The regulator ordered the companies to stop adding users while the investigations were conducted, The Wall Street Journal reported. Full Truck Alliance fell as low as 20% in premarket trading and was still in the red during regular trading, while Kanzhun was down more than 10%.
And on Tuesday, China released guidelines through state-run Xinhua News Agency that would revise rules and strengthen supervision for companies listed in overseas markets, according to the Journal.
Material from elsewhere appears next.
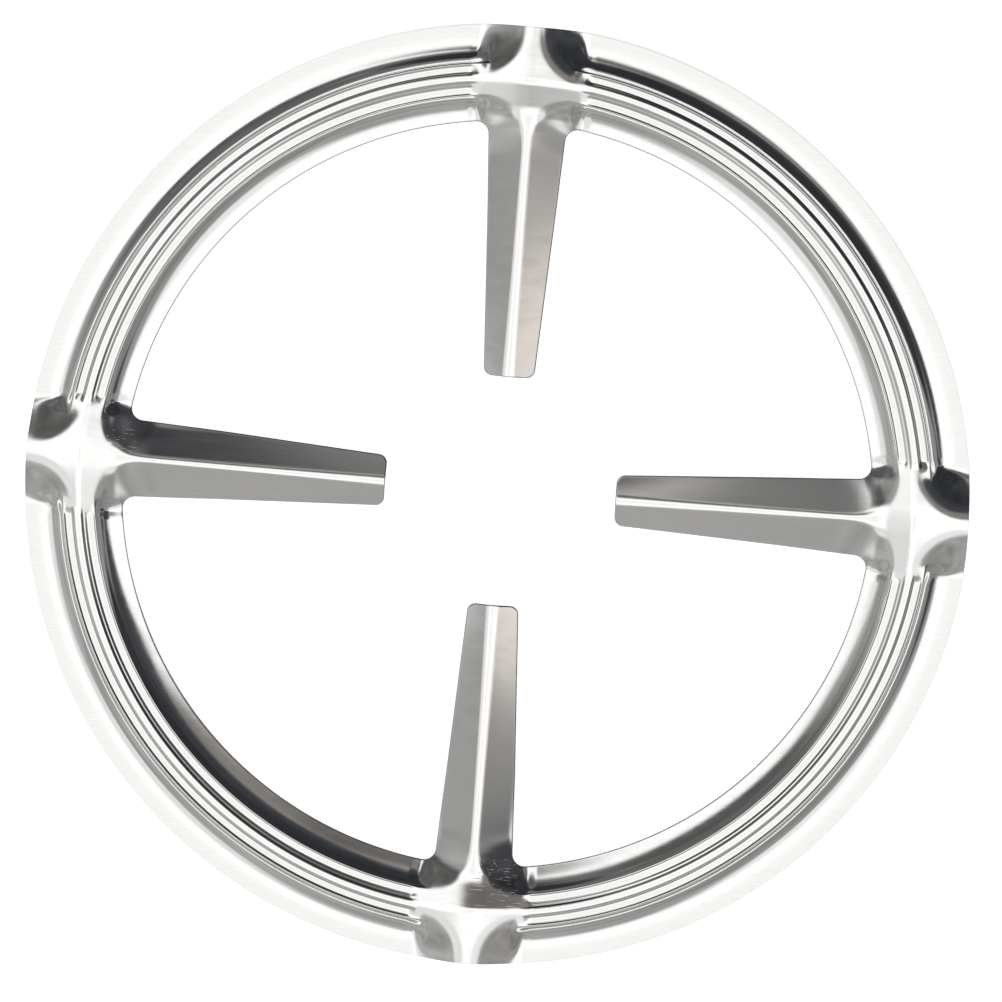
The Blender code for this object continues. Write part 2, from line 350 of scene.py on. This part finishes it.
def ridged(radius, arm, across, flange):
    """The arms and the knots."""
    aside = np.abs(across)
    ramp = ease((radius - RAMP_START) / (RAMP_END - RAMP_START))
    base = blend(ARM_LEVEL, flange, np.where(radius > RIB_RADIUS, 1, ramp))
    side = (np.hypot(aside, SIDE_SOFT) - SIDE_SOFT) / (np.hypot(KNOT_HALF, SIDE_SOFT) - SIDE_SOFT)
    dropping = ease((radius - DROP_START) / (DROP_END - DROP_START))
    crest = ridge_height(radius) - SIDE_DROP * side * dropping
    share = np.clip((INNER - radius) / (INNER - TIP), 0, 1)
    flank = np.array(FLANKS)[arm, np.where(across > 0, 0, 1)]
    slope = np.tan(np.radians(blend(flank[..., 0], flank[..., 1], share)))
    widening = ease((radius - WIDEN_START) / (WIDEN_END - WIDEN_START))
    fold = blend(FOLD_ROUNDING[0], FOLD_ROUNDING[1], share**2)
    outward = ease((radius - CROWN_RADIUS) / KNOT_ROUNDING_RUN)
    knot = blend(KNOT_ROUNDING[0], KNOT_ROUNDING[1], outward)
    rounding = blend(fold, knot, widening**2)
    hollow = blend(FOLD_HOLLOW, KNOT_HOLLOW, widening)
    flank_width = (ridge_height(radius) - base) / slope + rounding / 2 + hollow / 2
    width = blend(flank_width, KNOT_HALF, widening)
    power = np.where(radius > CROWN_RADIUS, POWER_OUT, POWER_IN)
    both = ring_share(radius, aside) ** power + np.clip(1 - aside / width, 0, 1) ** power
    away = 1 - np.minimum(both ** (1 / power), 1)
    left = 1 - flank_fall(away * width, rounding, hollow, width)
    half = blend(ROOT_HALF, TIP_HALF, share)
    return base + (crest - base) * left + flank[..., 2] * share**2 * (aside / half) ** 2


def relief(x, y, groove=GROOVE_DEPTH):
    """Height of the upper face over the outer flange, for arrays of x and y in millimetres."""
    radius = np.hypot(x, y)
    arm, across = arm_frame(x, y)
    aside = np.abs(across)
    azimuth = np.degrees(np.arctan2(y, x)) % 360
    flange = base_level(radius, np.interp(azimuth, STEEP_AZIMUTHS, STEEP_SHARES))
    between = ease((aside - KNOT_HALF + KNOT_BLEND / 2) / KNOT_BLEND) * (radius > INNER)
    return blend(ridged(radius, arm, across, flange), beaded(radius, aside, flange, groove), between)


def upper(x, y):
    return SHEET + relief(x, y)


def lower(x, y):
    """The lower face, a sheet's thickness below the upper one and without the grooves."""
    height = relief(x, y, 0)
    slope_x = (relief(x + SLOPE_STEP, y, 0) - relief(x - SLOPE_STEP, y, 0)) / (2 * SLOPE_STEP)
    slope_y = (relief(x, y + SLOPE_STEP, 0) - relief(x, y - SLOPE_STEP, 0)) / (2 * SLOPE_STEP)
    return np.maximum(SHEET + height - SHEET * np.sqrt(1 + slope_x**2 + slope_y**2), 0)


# The mesh: a ring grid and four arm grids for each face, joined by rounded edges

def arm_outline(inset):
    """Half the outline of an arm along +X, moved into the sheet by inset, and where its fillet starts.

    Each point has x, y and its part: 0 to 1 on the fillet, to 2 on the side, to 3 on the tip's corner.
    """
    lean = atan(TAPER)
    reach = INNER - ROOT_FILLET
    stretch = 1 + TAPER**2
    rise = TIP_HALF - TAPER * TIP + ROOT_FILLET * sqrt(stretch)
    fillet_x = (sqrt(stretch * reach**2 - rise**2) - rise * TAPER) / stretch
    fillet_y = rise + TAPER * fillet_x
    start = atan2(fillet_y, fillet_x)
    fillet = ROOT_FILLET + inset
    points = []
    for share in np.linspace(0, 1, FILLET_POINTS)[:-1]:
        turn = start + (lean - pi / 2 - start) * share
        points.append((fillet_x + fillet * cos(turn), fillet_y + fillet * sin(turn), share))
    corner_x = TIP + TIP_CORNER
    corner_y = TIP_HALF + TAPER * (corner_x - TIP) - TIP_CORNER / cos(lean)
    corner = TIP_CORNER - inset
    root_x = fillet_x + fillet * cos(lean - pi / 2)
    root_y = fillet_y + fillet * sin(lean - pi / 2)
    end_x = corner_x + corner * cos(pi / 2 + lean)
    end_y = corner_y + corner * sin(pi / 2 + lean)
    for share in np.linspace(0, 1, SIDE_POINTS)[:-1]:
        points.append((root_x + (end_x - root_x) * share, root_y + (end_y - root_y) * share, 1 + share))
    for share in np.linspace(0, 1, CORNER_POINTS):
        turn = pi / 2 + lean + (pi / 2 - lean) * share
        points.append((corner_x + corner * cos(turn), corner_y + corner * sin(turn), 2 + share))
    return np.array(points), start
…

The additional scrutiny could make it harder for Chinese companies to raise money in the U.S.,
A spokesperson for Full Truck Alliance told Barron’s the company would fully cooperate with the regulator during the cybersecurity process, saying, “FTA is conducting a comprehensive self-examination of any potential cybersecurity risks and will continue to improve its cybersecurity systems and technology capabilities.”
The spokesperson added: “Apart from the suspension of new user registration in China, FTA and its mobile applications maintain normal operation.”
The trio of Chinese app makers went public in the U.S. last month.
Ahead of Didi’s initial public offering, which raised $4.4 billion, reports emerged the company was facing an antitrust probe by China’s State Administration for Market Regulation (SAMR) over whether its pricing mechanism is transparent enough and whether it has been unfairly squeezing out smaller rivals.
Didi made its U.S. debut on Wednesday before attracting the attention of another regulator on Sunday. The cyberspace regulator removed Didi’s Chinese services from their platforms, citing illegal collection of personal data, the Journal reported.
“China is cracking down on big tech, but the decision to remove the app from domestic platforms appears to be timed for maximum impact and embarrassment,” said Markets.com analyst Neil Wilson. “China’s Communist Party is bristling at the number of Chinese companies listing in the U.S. this year, but there is genuine concern at the heart of this—regulators are not impressed with the way Didi and other Chinese tech companies handle data,” he added.
Wedbush analyst Brad Gastwirth struck a similar note, writing that “while Chinese regulators are pointing to Didi’s collection of user data as the impetus for their actions, with the move coming right after its US IPO, there is speculation that China targeting Didi because of its decision to list outside of China.”
In a statement, Didi said that users who had already downloaded and installed the app could continue using it, though it would no longer be available in China.
“The Company will strive to rectify any problems, improve its risk prevention awareness and technological capabilities, protect users’ privacy and data security, and continue to provide secure and convenient services to its users,” Didi said on Sunday. “The Company expects that the app takedown may have an adverse impact on its revenue in China.”
Kanzhun said on Monday it would fully cooperate during the review process. “The Company plans to conduct a comprehensive examination of cybersecurity risks and continue to enhance its cybersecurity awareness and technology capabilities.”
The selloff spread across the Chinese tech sector. Alibaba (BABA), which already had regulatory issues of its own, was down 3.2% at $210.80, while JD.com (JD) slumped 4.4% to $72.88, Baidu (BIDU) dropped 4.1% to $188.70, and NetEase (NTES) slipped 3% to $109.96.